First, the total benefits to a state or local community from an initial infrastructure or technology investment might be less than the incremental cost of maintenance. These are projects that no rational decision maker who had to pay full cost would ever undertake. Of course, if the federal government is going to provide a free or heavily subsidized asset, local governments probably are foolish to decline it. That's especially true in cases like homeland security, where the probability of needing to use the expensive federally-provided equipment in an actual emergency is very low.

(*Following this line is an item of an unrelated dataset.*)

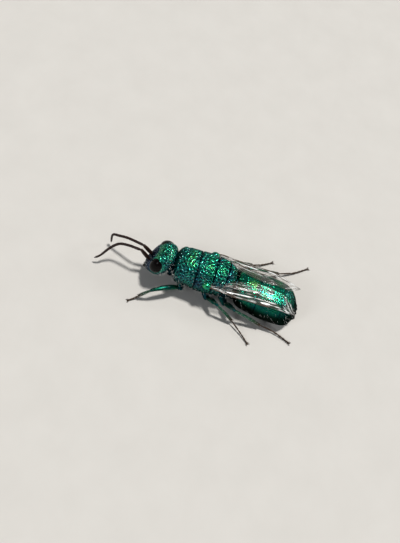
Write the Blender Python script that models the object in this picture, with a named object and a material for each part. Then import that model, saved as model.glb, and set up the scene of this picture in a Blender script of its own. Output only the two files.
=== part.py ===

Second, in the 1970s Congress showed it was unwilling to hold the states to their end of the bargain in funding the Interstate Highway System. It began supplying significant funding in support of highway maintenance projects that previously had been state responsibilities. By doing so, Congress validated the actions of those states that had failed to fulfill their interstate highway maintenance responsibilities. And, it signaled to all states that it if they had been funding their own maintenance they should stop doing so right away. Even if the local value of highway maintenance exceeds the costs, it can be smart budget practice to stop treating it as a local responsibility and instead hold out for federal funding.

A similar pattern appears to have arisen in the case of federally supplied homeland security equipment. Sheridan says that some jurisdictions are belatedly budgeting for maintenance, but others are applying for federal grants to pay for maintenance or obtaining new federally-funded equipment. If history and incentives are useful guides, in a few years time they will be back seeking replacements when the maintenance bill comes due.